You can't equate an ontological a priori with a chronological one. The fact that our lower brain developed evolutionarily (or even temporally - as of course it does in the embryo) first, has zero to do with ontological primordiality of mood. Phenomenologically we experience mood as already being there when we think about it, as being there and already colouring every event that happens, every thought we have. Phenomenology looks at things differently than does scientism, and the meaning of the "earlier" is different in each case.

Beyond this specific point, though, I don't follow that Heidegger's work is "based on mood", he uses mood as an example of the way human beings experience themselves, their being, on the way to an explication of how we experience being itself, an explication that does not complete in Being and Time, because far from being the basis of his philosophy, Being and Time was an early work, hurriedly published in order to secure him a job, never completed, and considered a failure by its author. (if there is such a thing as a Heideggerian philosophy at all, which is in doubt - Heidegger's motto in his collected work is "ways not works", because he was not interested in creating philosophical systems).
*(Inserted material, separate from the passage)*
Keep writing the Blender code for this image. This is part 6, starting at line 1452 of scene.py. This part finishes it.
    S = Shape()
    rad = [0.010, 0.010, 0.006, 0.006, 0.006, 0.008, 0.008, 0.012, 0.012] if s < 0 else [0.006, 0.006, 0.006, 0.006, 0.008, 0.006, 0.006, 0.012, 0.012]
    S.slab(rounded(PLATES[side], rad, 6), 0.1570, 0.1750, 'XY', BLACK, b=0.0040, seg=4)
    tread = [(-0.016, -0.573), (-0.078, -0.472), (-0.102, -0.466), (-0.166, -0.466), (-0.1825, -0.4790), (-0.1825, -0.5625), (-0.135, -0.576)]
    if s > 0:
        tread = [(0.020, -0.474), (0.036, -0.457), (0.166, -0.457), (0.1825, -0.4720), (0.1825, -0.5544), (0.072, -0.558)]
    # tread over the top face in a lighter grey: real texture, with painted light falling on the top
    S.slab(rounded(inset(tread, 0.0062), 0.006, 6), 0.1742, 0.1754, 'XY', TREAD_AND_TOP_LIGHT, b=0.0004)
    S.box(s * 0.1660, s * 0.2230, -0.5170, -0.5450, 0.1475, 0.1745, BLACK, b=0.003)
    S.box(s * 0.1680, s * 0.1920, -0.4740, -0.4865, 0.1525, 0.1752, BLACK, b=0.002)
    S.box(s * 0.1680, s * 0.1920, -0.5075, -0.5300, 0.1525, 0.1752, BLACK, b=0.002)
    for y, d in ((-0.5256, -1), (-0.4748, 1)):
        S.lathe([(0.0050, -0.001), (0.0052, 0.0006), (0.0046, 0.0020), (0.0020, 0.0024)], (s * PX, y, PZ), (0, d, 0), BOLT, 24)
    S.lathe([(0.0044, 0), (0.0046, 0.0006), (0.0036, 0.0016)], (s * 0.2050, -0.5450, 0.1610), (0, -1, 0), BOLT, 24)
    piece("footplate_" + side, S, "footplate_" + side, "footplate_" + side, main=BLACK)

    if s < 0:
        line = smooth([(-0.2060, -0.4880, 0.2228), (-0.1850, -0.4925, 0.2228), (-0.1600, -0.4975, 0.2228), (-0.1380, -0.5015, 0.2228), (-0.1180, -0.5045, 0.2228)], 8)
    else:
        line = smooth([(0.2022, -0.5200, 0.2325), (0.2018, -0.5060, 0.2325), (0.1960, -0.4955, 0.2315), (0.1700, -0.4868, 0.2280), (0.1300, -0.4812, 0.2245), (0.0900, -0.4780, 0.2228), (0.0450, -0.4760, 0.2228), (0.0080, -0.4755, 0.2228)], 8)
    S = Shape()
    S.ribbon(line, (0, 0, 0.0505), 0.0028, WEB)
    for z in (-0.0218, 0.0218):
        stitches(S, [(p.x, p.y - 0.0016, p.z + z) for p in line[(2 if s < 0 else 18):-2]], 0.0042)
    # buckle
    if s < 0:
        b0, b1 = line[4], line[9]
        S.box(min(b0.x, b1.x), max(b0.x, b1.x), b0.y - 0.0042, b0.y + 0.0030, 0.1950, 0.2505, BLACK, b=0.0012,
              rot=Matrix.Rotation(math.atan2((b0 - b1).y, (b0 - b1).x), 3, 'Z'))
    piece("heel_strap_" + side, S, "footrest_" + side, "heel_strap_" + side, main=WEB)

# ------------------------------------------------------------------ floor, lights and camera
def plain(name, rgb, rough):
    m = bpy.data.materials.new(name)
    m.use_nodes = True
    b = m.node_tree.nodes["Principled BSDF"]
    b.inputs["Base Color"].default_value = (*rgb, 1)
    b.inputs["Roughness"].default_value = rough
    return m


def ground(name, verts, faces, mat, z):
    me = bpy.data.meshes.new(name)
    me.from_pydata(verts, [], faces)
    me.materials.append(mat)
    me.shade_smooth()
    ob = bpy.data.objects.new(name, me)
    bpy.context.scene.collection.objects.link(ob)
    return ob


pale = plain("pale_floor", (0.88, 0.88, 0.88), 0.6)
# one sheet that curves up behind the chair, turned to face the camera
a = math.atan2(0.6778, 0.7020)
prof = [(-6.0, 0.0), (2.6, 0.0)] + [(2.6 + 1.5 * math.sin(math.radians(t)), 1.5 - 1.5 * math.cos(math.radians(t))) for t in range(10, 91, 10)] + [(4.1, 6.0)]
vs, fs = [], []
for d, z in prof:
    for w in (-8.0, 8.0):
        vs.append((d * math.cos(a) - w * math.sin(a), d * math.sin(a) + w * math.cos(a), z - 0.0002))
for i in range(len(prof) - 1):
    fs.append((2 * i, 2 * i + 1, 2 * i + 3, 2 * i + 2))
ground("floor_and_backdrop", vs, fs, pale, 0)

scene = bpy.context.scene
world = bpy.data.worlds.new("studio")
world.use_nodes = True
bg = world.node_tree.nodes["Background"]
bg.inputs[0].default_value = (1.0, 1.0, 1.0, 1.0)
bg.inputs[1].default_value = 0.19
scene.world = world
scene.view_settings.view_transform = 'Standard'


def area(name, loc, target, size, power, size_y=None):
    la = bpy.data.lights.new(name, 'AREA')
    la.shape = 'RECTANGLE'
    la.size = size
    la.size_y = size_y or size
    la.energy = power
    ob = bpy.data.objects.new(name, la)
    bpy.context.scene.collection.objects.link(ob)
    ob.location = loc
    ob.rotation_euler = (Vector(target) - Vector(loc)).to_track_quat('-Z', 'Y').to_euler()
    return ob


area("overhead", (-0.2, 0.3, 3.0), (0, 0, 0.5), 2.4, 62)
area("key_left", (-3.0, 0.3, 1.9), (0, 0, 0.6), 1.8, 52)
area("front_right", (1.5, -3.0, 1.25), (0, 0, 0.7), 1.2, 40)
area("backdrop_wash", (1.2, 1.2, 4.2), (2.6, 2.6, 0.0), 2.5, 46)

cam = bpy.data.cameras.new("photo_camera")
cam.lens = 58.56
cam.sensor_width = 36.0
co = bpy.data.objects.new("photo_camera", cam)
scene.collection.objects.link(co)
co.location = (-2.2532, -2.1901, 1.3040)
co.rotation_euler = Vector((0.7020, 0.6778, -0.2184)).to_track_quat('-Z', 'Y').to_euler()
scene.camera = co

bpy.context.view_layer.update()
The underlying issue with your lengthy post, from my perspective, is it's overweening and uncriticized scientism. Which, ironically, is the essence of modernism. Not that I'm criticizing science, or scientific thinking, but its application into areas that are not, at root, scientific is the cause of the backlash against rational thought that you complain so bitterly about. And while you mention Heidegger's short association with the Nazi party, it was the methodical, scientific (in the 19th century sense) way in which it was enacted that made the Holocaust the most disturbing of all the disturbing attempted genocides of our rather bleak history.